Это описание эпилептического припадка. Именно в минуты припадка Мышкин осознавал гармонию и красоту как реальнейшие явления, составляющие вместе с его трепещущей от счастья душой высшей синтез жизни. Именно в такие моменты полноты бытия открывается Мышкину смысл проживаемой секунды, которая по интенсивности переживания счастья «могла бы стоить всей жизни» (228).
В написанном позже романе «Бесы», в диалоге Ставрогина и Кириллова, Достоевский вновь вернется к мысли о соотношении времени и вечности:
«– Жизнь есть, а смерти нет совсем.
– Вы стали веровать в будущую вечную жизнь?
– Нет, не в будущую вечную, а в здешнюю вечную. Есть минуты, вы доходите до минут, и время вдруг останавливается и будет вечно.
– Вы надеетесь дойти до такой минуты?
– Да.
– Это вряд ли в наше время возможно… В Апокалипсисе ангел клянется, что времени больше не будет.
– Знаю. Это очень там верно; отчетливо и точно. Когда весь человек счастья достигнет, то времени больше не будет, потому что не надо. Очень верная мысль.
– Куда ж его спрячут?
– Никуда не спрячут. Время не предмет, а идея. Погаснет в уме».
Для Ипполита, время которого подобно шагреневой коже, оно и идея, и предмет. Его бытование в романе сопровождается самым точным хронометражем. Свое «Объяснение» он хочет непременно читать на восходе солнца, без конца спрашивая «Который час?» Нечаянно заснув, он почти в панике: «Я проспал. Долго я спал?» И когда в ответ услышал предельно точное: «Вы спали семь или восемь минут» – то вначале жадно переводит дух, а вслед за тем не без сарказма замечает: «А вы уж и минуты считали, пока я спал…"
Помните портрет Ипполита: «Казалось, что ему оставалось жить не более двух-трех недель»? И хотя на самом деле он прожил еще около двух месяцев, но и этот срок достаточным не назовешь… Вот почему свои буквально считанные дни он и в самом деле тщательно учитывает, и тут для него важно все: сколько времени ему потребовалось на написание своей «тетрадки» («Я писал это вчера весь день, потом ночь и кончил сегодня утром»).
Он думает о том, сколько времени может занять чтение («сорок минут, ну – час») и так постоянно и во всем. При этом, стремясь, если не укротить, то хотя бы угадать направление жизненного потока, Ипполит лучше других понимает, какая это страшная и безжалостная сила – время.

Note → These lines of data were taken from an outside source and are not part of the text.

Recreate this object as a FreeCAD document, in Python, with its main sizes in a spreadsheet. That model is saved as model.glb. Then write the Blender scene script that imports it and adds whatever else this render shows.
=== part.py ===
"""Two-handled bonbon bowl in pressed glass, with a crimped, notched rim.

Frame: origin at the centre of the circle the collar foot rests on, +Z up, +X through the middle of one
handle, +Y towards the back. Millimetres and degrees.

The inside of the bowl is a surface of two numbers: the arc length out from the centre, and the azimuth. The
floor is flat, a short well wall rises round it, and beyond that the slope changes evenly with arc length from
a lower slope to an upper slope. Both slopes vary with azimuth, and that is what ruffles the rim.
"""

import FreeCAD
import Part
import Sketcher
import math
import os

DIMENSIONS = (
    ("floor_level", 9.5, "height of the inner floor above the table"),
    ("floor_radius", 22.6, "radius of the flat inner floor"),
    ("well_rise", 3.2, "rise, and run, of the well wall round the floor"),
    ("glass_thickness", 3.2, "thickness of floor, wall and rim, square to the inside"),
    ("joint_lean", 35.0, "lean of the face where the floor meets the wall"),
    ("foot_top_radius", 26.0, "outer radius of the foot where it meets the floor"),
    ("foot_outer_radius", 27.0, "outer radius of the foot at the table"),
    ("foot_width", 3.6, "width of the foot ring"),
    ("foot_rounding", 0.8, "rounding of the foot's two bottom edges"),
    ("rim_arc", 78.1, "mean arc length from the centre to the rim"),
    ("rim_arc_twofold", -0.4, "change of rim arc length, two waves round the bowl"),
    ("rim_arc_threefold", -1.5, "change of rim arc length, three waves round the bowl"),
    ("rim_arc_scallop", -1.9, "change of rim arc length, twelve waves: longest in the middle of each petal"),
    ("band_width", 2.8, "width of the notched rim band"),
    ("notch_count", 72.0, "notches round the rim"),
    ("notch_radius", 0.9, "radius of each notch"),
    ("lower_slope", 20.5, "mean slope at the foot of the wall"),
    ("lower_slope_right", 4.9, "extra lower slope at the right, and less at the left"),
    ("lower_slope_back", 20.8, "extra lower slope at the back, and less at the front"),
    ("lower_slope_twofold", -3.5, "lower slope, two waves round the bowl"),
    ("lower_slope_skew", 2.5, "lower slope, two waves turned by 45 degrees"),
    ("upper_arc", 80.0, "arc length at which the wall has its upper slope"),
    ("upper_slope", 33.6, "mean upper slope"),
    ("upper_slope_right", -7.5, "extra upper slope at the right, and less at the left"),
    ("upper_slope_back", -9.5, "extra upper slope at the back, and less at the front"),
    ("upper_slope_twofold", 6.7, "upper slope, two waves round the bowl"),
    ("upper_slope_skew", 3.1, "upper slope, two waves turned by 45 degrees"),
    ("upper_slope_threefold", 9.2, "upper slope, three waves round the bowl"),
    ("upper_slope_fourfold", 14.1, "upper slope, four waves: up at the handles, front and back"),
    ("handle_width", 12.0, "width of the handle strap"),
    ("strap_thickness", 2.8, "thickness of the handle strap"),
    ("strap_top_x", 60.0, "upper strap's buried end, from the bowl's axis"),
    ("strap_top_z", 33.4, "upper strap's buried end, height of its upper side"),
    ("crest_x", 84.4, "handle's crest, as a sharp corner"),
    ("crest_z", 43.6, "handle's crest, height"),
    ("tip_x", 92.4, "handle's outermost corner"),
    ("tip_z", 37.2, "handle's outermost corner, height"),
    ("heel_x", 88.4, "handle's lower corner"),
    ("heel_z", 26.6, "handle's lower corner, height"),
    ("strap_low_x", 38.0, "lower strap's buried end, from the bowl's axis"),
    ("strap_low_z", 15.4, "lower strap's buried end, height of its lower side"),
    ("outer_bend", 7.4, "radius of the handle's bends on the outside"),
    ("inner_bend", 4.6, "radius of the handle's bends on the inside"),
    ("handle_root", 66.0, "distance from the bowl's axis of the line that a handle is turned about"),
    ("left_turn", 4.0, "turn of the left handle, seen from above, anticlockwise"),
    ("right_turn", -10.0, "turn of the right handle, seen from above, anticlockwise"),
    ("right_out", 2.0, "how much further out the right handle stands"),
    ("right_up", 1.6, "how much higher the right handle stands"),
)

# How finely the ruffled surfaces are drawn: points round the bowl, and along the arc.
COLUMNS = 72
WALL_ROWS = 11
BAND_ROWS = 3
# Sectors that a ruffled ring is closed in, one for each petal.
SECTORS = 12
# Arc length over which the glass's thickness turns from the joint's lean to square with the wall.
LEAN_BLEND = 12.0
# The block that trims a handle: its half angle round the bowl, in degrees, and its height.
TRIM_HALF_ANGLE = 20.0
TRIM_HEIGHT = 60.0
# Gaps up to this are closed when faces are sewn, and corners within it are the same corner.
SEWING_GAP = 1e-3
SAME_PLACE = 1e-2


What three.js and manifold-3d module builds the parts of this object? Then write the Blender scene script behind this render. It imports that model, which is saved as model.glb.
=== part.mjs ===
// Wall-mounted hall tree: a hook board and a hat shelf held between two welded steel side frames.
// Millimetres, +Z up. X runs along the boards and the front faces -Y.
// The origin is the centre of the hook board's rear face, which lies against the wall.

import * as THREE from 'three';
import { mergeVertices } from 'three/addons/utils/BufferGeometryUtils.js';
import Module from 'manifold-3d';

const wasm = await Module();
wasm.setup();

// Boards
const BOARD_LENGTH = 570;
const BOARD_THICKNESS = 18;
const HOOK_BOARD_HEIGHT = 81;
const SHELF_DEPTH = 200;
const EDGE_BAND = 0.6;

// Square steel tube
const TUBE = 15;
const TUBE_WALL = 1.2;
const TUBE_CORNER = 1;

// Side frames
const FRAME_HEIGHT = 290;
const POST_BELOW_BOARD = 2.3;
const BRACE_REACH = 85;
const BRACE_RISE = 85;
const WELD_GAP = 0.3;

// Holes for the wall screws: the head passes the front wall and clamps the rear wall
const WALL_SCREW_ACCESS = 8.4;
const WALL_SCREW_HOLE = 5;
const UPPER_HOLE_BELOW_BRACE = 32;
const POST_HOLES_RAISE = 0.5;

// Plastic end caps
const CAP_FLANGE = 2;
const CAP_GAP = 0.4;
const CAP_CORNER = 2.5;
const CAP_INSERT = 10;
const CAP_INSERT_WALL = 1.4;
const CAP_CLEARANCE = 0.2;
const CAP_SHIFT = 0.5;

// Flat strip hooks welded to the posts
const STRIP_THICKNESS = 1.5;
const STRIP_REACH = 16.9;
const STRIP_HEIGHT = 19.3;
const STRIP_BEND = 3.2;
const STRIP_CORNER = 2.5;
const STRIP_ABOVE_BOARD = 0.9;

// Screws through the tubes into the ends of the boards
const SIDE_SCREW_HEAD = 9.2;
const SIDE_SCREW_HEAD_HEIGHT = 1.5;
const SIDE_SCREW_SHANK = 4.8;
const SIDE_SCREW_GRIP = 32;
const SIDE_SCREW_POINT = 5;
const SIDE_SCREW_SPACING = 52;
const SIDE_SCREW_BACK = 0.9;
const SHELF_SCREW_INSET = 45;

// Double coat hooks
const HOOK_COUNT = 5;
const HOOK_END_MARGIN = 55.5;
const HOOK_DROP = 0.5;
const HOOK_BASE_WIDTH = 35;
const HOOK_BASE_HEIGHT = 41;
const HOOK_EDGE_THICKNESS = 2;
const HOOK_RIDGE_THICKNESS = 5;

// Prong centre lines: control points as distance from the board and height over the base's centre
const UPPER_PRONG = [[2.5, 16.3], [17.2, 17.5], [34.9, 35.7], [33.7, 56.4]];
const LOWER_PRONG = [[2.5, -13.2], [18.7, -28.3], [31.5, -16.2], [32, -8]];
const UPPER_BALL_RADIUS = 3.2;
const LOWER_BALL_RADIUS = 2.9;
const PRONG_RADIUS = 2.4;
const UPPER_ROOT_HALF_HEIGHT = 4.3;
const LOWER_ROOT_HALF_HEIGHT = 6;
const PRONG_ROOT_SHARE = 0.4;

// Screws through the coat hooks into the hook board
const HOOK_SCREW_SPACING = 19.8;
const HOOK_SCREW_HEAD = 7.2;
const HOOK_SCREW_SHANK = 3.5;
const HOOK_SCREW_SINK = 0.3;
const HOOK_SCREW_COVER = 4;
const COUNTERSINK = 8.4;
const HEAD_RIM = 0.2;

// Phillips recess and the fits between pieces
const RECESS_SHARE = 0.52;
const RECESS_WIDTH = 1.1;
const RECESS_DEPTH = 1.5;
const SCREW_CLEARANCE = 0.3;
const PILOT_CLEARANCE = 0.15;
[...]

Категория судьбы – самая болезненная в размышлениях несчастного юноши. Он «раздавлен решением судьбы» не только в тот момент, когда монетка упала на «орел», что означало – «читать!» Для него это еще одно подтверждение: незримый режиссер окончательно решил перейти к последнему акту его драмы: "Он не побледнел бы более, если б ему прочли смертный приговор» (386). Воистину судьба имеет самые реальные очертания, «это не выдумка, а жесточайшие клещи, в которые зажата наша жизнь». [17] Ипполит так взволнован потому, что сама судьба отрезала ему путь к отступлению, и теперь ему предстояло не только выстроить логику собственной жизни и смерти, но и соединить ее с логикой текущей минуты, по собственной воле распорядиться оставшимся в его распоряжении временем.
Одним словом, ему предстояло перевести время из «предмета» в «идею». Противопоставить судьбе своё гордое своеволие.
Свой «протест» Ипполит задумывает как символический акт: он собирается покинуть этот мир, когда солнце «зазвучит» на небе. Он рад, что отвергнет жизнь в день рождения князя, когда тот «такой счастливый». Он сознательно откажется от всего, что люди почитают за «источники жизни». Именно эта последняя жертва, думается ему, и даст ему возможность быть услышанным и понятым: «Не хочу уходить, не оставив слова в ответ, – слова свободного, а не вынужденного, – не для оправдания, – о нет! просить прощения мне не у кого и не в чем, – а так, потому что сам желаю того» (414).
Вот почему с таким «диким любопытством» и горячечным волнением вслушивается Ипполит в развернувшийся между гостями спор об Апокалипсисе, в аргументы о близком конце света, развиваемые Лебедевым в его «диссертации». Ведь они как будто подтверждают правоту его собственных выводов: мир устремился по ложному пути. Цивилизация и прогресс не могут быть истинным смыслом жизни. И не «железные дороги» мутят «источники жизни», а то, что "все это настроение наших последних веков, в его общем целом, научном и практическом, может быть, и действительно проклято-с» (375). «Кредитом» нельзя спасти мир. Невозможно установление всеобщего счастья и мира из необходимости.